What you should do: Write out, word for word, only the data from its first line to the line containing "side towards -Y.".

# Data segment start

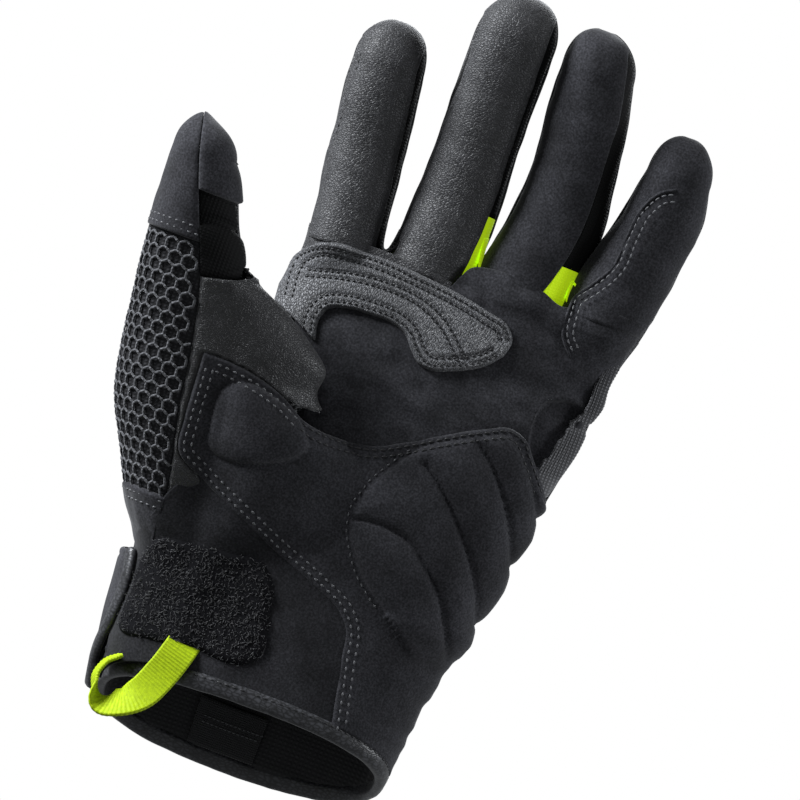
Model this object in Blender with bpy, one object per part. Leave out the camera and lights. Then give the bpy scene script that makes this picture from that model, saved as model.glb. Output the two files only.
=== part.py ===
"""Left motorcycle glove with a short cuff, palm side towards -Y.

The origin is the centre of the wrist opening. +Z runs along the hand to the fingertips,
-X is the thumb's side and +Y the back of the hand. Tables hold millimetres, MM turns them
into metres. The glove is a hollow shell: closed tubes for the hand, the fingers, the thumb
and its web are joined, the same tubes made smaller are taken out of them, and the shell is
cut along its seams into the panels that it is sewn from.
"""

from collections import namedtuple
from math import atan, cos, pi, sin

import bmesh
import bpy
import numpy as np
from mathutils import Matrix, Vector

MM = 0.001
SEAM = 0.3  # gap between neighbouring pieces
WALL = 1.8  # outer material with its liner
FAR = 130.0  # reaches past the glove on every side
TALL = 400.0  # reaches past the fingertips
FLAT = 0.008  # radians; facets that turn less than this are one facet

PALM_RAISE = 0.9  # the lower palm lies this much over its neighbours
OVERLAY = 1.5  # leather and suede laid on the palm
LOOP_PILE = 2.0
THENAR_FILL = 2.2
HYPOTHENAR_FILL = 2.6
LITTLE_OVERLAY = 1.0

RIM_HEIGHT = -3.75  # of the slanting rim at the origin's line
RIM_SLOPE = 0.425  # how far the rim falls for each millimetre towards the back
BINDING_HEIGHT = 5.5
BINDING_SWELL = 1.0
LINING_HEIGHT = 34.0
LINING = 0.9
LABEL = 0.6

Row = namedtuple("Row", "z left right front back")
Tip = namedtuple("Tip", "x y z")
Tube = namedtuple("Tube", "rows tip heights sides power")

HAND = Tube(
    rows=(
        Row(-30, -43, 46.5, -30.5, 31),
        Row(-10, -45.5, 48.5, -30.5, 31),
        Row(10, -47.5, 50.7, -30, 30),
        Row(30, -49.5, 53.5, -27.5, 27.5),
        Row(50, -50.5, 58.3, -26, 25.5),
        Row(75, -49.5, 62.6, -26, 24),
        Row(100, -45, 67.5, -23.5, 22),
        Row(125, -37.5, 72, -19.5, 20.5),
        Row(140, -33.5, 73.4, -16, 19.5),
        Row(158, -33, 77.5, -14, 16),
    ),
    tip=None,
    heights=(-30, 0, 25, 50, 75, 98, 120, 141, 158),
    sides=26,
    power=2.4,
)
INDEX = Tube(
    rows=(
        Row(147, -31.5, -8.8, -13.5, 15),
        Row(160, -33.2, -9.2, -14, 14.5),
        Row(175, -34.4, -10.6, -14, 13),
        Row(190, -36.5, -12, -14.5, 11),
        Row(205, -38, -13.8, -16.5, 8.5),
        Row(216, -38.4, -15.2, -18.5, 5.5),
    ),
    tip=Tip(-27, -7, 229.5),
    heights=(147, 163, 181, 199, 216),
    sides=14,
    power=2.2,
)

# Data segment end

Exercise output:
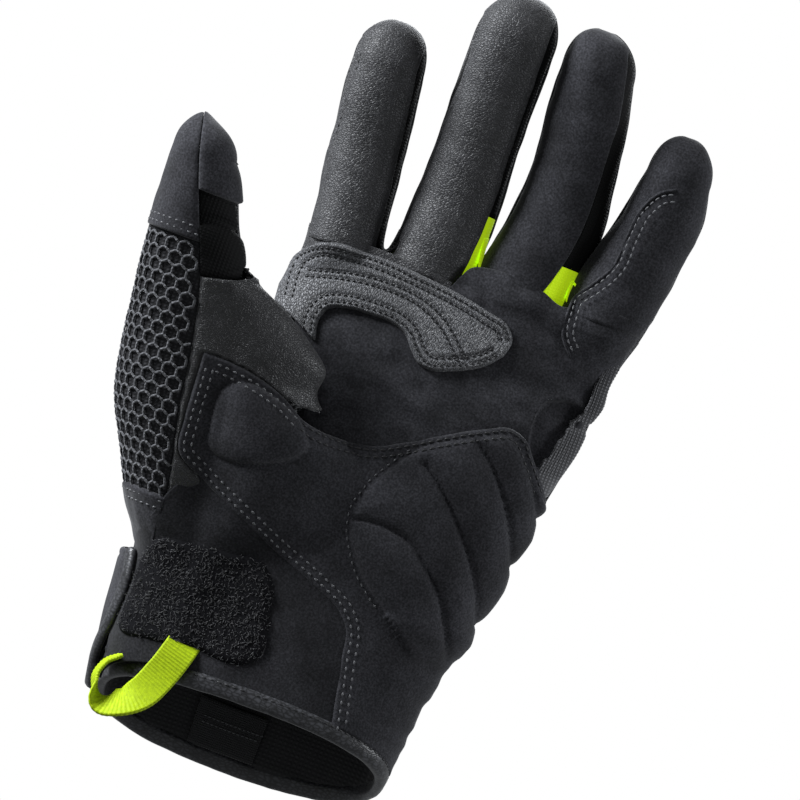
Model this object in Blender with bpy, one object per part. Leave out the camera and lights. Then give the bpy scene script that makes this picture from that model, saved as model.glb. Output the two files only.
=== part.py ===
"""Left motorcycle glove with a short cuff, palm side towards -Y.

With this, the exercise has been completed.